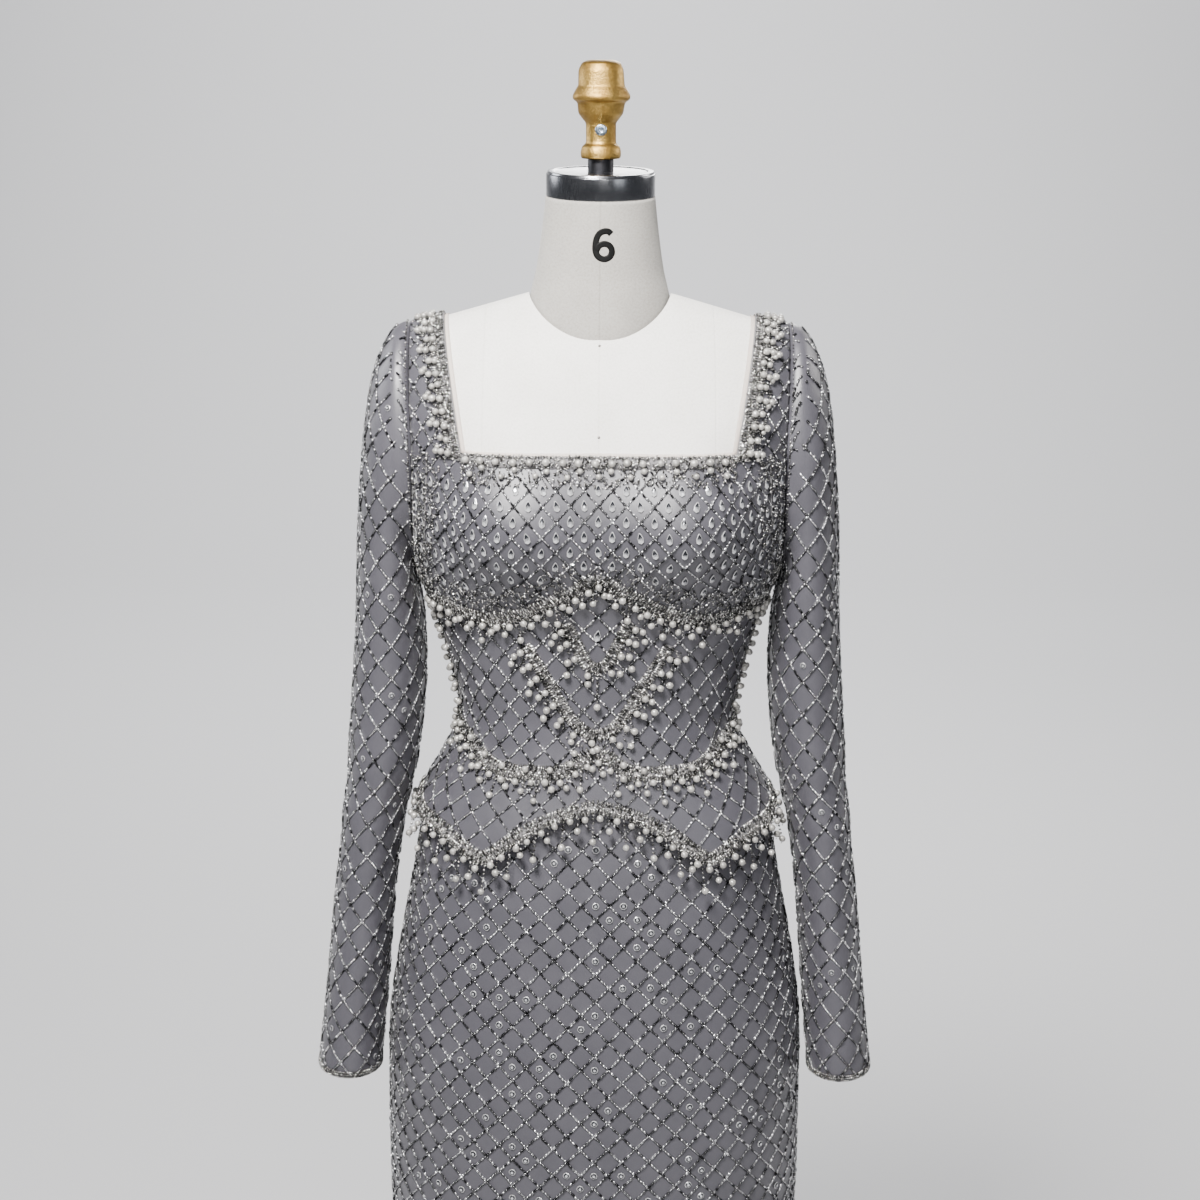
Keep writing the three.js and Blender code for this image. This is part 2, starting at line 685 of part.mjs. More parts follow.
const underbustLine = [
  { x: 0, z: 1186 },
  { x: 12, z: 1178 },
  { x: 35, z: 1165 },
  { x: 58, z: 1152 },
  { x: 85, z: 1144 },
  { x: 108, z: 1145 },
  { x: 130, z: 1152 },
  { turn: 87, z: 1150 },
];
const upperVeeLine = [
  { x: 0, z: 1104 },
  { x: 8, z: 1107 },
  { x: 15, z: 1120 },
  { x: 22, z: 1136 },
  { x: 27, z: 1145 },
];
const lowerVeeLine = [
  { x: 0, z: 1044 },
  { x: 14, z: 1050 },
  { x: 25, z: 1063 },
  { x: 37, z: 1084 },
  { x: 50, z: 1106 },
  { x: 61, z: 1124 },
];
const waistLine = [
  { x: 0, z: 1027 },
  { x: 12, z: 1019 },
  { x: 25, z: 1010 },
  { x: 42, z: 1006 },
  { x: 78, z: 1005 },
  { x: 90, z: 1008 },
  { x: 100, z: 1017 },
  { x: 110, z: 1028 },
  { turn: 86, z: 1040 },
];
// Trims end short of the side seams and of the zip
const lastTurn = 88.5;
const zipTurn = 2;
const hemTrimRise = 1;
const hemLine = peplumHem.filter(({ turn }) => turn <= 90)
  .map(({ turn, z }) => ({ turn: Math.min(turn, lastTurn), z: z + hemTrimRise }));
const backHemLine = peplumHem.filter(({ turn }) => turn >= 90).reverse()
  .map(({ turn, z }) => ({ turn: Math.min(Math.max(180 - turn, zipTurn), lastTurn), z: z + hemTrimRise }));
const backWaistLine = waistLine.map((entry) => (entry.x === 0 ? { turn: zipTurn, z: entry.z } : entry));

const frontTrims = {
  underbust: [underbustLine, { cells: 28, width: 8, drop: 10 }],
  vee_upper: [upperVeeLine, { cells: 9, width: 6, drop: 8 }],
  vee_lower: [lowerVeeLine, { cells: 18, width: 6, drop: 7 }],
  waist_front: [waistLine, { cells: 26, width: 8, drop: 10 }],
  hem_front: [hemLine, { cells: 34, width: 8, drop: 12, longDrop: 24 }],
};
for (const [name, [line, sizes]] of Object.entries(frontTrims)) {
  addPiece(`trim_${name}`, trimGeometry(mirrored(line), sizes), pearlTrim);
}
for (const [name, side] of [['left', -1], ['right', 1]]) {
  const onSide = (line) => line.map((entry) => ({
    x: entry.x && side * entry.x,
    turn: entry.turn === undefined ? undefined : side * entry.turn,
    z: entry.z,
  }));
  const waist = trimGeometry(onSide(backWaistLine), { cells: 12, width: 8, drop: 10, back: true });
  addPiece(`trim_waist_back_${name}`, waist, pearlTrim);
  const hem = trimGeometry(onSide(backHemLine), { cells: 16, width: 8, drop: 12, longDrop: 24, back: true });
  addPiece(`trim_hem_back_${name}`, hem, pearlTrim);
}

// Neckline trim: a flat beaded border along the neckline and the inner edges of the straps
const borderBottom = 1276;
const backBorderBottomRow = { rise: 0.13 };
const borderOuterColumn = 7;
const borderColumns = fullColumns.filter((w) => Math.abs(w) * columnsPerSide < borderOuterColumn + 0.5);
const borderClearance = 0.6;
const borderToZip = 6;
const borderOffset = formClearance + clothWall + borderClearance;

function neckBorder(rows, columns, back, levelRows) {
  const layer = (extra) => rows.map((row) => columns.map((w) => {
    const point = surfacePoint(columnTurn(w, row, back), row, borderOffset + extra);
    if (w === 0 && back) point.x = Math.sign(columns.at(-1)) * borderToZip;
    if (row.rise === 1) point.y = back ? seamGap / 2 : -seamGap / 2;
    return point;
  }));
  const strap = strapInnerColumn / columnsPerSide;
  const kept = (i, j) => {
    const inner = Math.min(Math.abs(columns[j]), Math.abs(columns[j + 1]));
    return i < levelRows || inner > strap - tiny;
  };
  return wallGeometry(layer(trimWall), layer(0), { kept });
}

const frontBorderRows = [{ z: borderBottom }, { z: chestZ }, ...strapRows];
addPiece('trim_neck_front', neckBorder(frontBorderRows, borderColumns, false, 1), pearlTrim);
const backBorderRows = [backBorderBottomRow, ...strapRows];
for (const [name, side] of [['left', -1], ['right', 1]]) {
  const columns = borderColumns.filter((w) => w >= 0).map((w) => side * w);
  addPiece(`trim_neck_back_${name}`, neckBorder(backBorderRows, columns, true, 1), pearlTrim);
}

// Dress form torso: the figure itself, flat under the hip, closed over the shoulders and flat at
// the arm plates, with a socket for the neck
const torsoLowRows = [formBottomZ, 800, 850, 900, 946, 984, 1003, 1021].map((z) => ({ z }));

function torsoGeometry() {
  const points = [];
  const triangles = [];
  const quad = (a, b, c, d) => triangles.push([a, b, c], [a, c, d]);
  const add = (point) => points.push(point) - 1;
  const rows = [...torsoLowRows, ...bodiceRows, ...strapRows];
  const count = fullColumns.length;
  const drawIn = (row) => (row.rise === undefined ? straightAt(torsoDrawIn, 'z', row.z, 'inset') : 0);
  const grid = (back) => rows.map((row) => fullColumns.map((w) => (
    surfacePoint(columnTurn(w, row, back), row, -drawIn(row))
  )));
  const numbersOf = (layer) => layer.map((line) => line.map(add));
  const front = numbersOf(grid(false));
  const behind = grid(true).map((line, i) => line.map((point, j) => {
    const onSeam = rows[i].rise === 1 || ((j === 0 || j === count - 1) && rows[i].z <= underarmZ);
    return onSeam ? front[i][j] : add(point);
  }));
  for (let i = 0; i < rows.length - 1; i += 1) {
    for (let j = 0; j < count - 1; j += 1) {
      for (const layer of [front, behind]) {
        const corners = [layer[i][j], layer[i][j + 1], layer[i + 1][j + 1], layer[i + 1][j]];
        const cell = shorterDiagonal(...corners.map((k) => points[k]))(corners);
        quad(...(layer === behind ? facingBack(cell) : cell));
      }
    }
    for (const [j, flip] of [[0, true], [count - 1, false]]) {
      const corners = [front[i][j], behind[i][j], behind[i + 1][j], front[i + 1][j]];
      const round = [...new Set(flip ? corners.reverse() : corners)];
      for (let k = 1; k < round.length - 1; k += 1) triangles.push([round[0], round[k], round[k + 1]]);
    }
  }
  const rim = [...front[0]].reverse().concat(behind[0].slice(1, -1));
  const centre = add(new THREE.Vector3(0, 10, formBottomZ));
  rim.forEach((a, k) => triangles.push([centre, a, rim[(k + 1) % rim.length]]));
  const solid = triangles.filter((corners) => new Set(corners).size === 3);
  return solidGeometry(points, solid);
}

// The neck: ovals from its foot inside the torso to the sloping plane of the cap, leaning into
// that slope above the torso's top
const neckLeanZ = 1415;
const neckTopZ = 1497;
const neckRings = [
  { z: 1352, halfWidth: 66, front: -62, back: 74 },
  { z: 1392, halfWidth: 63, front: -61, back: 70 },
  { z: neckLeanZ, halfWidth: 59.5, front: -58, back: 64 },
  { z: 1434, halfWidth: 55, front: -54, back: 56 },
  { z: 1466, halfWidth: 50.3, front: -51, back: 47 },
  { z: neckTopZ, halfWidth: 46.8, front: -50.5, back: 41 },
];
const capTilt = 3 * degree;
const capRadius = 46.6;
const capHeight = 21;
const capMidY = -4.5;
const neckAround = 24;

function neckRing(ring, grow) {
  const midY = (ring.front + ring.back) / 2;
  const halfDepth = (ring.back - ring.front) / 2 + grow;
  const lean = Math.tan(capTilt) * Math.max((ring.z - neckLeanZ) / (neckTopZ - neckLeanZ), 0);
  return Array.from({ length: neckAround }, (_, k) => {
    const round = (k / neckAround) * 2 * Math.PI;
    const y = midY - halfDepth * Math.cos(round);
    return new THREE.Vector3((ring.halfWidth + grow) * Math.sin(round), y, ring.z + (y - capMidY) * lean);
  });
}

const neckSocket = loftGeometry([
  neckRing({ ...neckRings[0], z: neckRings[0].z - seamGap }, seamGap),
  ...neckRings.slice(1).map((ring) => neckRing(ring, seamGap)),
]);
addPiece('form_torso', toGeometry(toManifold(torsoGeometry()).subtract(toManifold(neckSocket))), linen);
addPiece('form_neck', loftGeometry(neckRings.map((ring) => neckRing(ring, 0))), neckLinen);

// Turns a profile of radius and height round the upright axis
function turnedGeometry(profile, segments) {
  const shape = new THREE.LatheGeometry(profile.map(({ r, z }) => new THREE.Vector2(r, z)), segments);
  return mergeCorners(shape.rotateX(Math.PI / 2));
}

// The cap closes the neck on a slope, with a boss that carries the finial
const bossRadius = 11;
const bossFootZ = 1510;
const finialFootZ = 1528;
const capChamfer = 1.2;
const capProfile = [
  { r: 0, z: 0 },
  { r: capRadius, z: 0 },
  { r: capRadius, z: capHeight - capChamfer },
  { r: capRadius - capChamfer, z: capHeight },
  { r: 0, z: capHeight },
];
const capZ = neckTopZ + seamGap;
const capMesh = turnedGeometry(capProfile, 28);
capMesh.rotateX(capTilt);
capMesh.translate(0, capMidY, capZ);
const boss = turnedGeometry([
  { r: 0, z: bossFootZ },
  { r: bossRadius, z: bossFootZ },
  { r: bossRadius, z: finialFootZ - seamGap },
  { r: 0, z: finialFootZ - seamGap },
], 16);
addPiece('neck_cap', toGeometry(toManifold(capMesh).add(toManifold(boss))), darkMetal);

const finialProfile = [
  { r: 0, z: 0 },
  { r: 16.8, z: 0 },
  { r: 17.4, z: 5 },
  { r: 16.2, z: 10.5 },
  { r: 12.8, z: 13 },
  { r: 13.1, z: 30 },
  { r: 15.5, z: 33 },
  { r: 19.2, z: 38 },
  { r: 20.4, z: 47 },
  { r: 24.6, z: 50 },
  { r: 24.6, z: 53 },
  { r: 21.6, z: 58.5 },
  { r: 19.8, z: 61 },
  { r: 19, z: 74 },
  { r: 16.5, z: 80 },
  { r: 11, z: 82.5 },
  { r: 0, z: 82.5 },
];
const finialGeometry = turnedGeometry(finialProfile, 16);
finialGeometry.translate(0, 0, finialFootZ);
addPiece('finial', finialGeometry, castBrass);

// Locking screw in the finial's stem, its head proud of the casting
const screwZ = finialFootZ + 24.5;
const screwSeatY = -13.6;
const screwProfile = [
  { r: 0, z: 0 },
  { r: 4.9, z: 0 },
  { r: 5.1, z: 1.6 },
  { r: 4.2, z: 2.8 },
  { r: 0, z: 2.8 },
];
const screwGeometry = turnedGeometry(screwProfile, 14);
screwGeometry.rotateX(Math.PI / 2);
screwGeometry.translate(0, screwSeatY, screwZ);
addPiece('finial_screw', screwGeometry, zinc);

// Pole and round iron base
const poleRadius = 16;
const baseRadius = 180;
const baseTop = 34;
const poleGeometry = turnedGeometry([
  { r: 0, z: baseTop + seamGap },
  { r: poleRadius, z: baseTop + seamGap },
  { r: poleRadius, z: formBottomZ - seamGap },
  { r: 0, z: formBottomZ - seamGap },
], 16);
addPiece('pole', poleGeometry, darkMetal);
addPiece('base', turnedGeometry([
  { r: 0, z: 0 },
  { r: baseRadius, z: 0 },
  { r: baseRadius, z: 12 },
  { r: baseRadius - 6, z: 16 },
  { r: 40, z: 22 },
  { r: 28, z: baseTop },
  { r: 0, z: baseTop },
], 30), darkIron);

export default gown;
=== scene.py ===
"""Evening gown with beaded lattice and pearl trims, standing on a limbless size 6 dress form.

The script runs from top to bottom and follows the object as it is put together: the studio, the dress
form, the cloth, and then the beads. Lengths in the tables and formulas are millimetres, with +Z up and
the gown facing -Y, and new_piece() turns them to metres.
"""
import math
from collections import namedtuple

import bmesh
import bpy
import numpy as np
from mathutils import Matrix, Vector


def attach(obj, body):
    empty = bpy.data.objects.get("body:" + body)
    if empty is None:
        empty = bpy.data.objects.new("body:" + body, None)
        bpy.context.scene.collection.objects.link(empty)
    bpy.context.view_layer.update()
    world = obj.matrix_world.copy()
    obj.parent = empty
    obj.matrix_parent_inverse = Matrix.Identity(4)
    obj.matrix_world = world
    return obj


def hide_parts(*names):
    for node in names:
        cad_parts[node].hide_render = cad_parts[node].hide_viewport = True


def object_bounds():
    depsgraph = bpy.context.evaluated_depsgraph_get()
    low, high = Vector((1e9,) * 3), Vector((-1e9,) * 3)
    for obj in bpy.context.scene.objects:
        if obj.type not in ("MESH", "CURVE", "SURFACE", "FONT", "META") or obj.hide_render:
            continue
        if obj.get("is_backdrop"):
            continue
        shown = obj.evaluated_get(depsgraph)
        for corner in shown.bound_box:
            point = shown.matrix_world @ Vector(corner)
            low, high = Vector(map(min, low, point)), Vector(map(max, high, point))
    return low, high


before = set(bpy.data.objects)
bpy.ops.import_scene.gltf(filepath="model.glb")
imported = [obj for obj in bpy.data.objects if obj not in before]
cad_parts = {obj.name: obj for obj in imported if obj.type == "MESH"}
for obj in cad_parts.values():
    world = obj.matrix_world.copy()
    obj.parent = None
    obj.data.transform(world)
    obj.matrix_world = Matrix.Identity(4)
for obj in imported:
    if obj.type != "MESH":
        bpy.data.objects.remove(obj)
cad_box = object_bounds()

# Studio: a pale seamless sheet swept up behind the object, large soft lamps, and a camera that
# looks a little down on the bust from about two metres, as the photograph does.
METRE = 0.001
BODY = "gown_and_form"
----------
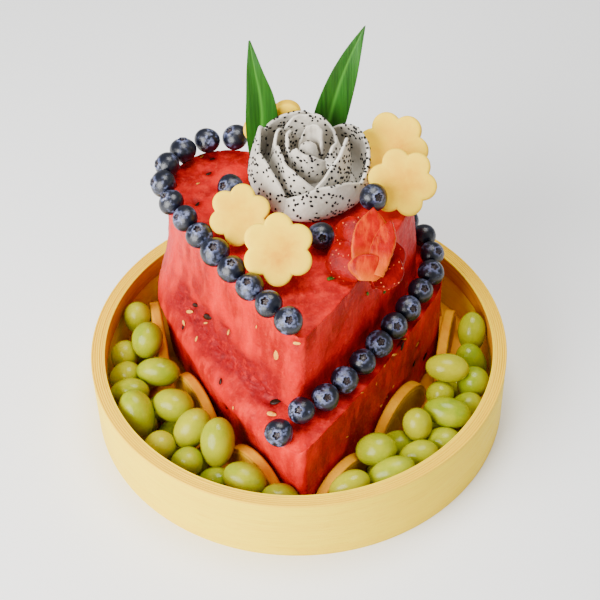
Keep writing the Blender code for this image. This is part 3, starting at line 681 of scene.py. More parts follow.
----------
## Given request:
Copy out each line of the data containing the string "context".

## Task solution:
        bpy.context.scene.collection.objects.link(empty)
    bpy.context.view_layer.update()
    depsgraph = bpy.context.evaluated_depsgraph_get()
    for obj in bpy.context.scene.objects:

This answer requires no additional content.